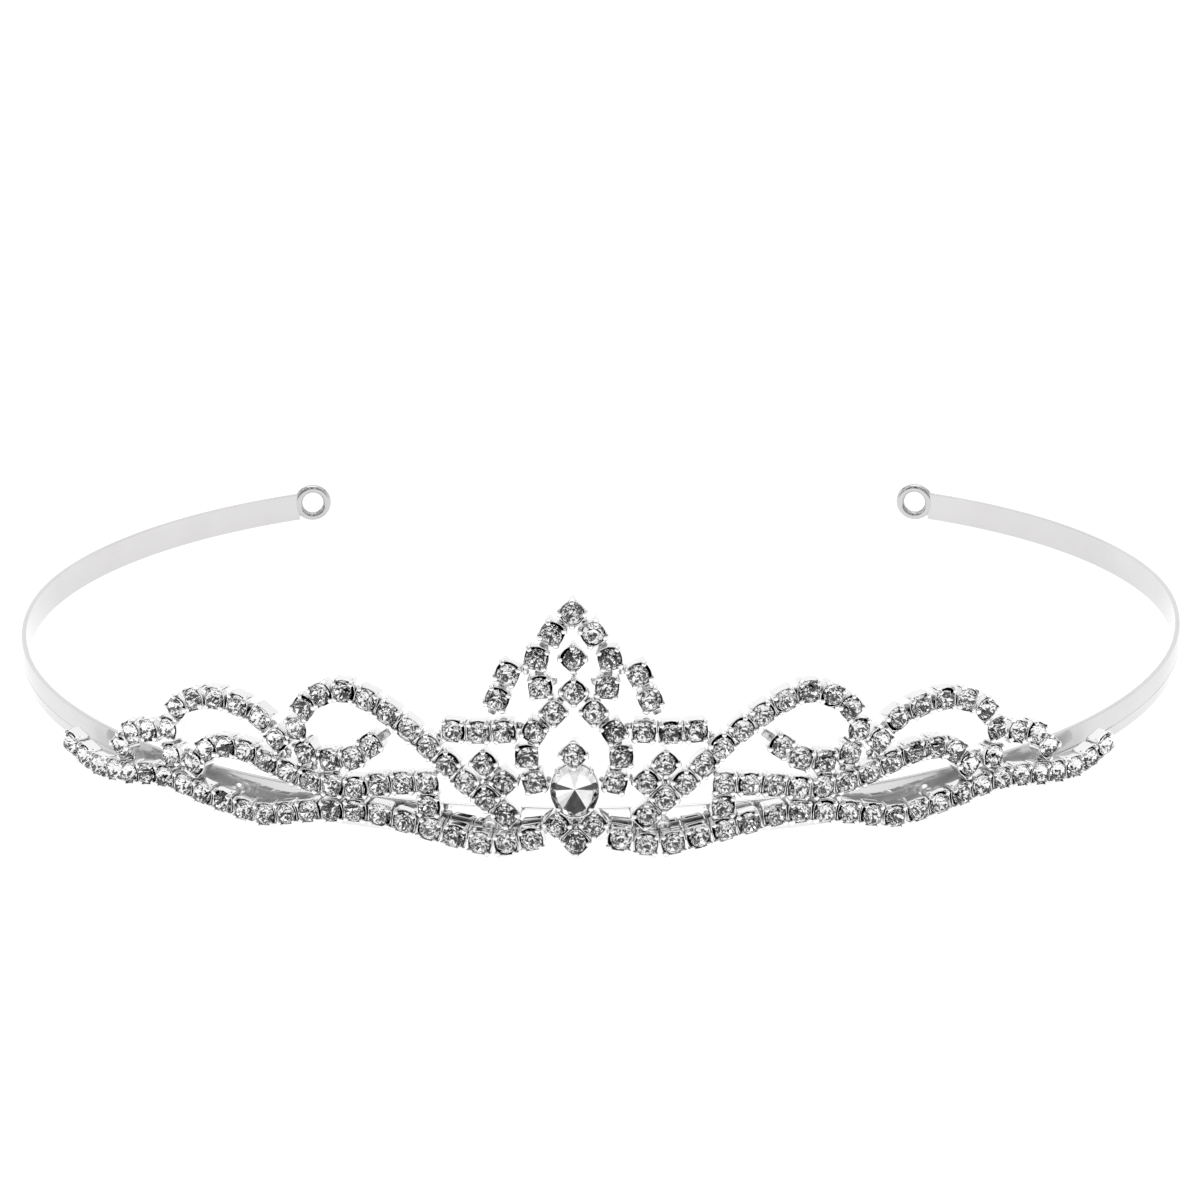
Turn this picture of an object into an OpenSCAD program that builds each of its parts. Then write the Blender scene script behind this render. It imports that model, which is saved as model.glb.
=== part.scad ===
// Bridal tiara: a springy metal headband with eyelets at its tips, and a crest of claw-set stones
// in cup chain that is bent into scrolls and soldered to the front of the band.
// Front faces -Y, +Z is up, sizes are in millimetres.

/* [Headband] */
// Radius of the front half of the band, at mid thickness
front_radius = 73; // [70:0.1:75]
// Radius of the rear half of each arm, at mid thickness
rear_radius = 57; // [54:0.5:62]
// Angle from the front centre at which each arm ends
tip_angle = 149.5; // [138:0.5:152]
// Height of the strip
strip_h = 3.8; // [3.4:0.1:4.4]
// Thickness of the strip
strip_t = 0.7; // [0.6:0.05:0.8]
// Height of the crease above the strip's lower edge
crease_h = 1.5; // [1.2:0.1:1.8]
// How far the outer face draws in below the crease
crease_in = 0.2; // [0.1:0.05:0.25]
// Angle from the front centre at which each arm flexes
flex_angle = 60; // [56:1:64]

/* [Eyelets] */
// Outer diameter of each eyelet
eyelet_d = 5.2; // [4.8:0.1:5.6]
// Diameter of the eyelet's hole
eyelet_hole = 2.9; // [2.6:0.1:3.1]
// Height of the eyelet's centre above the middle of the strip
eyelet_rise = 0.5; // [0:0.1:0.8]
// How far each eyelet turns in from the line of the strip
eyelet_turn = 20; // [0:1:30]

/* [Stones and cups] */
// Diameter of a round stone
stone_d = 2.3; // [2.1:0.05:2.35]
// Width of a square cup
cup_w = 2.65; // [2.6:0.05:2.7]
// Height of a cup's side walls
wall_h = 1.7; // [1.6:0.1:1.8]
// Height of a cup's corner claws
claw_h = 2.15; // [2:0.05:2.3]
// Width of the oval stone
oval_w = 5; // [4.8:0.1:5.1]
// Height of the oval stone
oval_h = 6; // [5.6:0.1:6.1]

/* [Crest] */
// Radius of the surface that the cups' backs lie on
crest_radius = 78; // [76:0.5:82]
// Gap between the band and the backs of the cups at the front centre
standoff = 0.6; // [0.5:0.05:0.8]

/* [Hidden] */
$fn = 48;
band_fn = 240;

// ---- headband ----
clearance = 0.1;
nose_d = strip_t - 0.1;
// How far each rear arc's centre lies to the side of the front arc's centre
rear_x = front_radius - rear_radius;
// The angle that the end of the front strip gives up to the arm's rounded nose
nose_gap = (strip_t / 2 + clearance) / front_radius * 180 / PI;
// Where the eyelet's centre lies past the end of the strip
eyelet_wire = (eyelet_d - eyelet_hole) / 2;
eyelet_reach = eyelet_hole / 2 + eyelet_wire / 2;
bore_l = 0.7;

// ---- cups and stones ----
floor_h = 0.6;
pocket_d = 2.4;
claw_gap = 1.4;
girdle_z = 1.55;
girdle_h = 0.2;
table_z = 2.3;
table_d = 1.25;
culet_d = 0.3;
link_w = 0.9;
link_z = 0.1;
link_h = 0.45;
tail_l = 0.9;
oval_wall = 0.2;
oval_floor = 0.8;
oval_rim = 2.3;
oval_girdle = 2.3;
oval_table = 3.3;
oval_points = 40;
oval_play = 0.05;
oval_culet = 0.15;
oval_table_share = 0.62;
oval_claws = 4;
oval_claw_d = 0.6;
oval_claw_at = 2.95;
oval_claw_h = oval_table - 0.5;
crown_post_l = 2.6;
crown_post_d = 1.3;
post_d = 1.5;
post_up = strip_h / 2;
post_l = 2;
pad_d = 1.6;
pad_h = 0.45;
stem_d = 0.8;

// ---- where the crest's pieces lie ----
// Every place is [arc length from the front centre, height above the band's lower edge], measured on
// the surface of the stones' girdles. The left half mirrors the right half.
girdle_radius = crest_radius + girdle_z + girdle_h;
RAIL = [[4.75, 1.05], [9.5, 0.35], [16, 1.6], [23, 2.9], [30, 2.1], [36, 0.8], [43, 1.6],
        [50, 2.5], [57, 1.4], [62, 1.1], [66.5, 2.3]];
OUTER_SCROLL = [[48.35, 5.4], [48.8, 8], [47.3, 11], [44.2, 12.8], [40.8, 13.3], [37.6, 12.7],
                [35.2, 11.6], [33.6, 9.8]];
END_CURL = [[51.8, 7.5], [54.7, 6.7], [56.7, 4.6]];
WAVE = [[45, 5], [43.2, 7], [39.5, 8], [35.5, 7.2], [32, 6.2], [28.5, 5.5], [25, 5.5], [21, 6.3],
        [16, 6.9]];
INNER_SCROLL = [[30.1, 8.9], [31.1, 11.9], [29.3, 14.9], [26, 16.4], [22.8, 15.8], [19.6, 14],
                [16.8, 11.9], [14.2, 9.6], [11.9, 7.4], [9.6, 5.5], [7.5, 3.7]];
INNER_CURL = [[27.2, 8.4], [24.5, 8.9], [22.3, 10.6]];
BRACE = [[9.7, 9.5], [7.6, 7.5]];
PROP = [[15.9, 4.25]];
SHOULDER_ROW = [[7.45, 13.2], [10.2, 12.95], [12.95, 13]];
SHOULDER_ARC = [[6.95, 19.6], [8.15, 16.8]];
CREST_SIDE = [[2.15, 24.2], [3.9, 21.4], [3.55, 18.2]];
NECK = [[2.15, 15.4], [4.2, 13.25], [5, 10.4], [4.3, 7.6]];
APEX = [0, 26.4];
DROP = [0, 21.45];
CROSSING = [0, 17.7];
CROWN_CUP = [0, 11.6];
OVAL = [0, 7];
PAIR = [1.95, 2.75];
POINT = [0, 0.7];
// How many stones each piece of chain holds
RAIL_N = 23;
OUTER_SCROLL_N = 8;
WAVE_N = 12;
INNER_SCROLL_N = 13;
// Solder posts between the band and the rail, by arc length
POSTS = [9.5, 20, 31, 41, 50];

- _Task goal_
Report all lines of the data that include the word "which".

- _Response to the task_
Turn this picture of an object into an OpenSCAD program that builds each of its parts. Then write the Blender scene script behind this render. It imports that model, which is saved as model.glb.
// Angle from the front centre at which each arm ends
// Angle from the front centre at which each arm flexes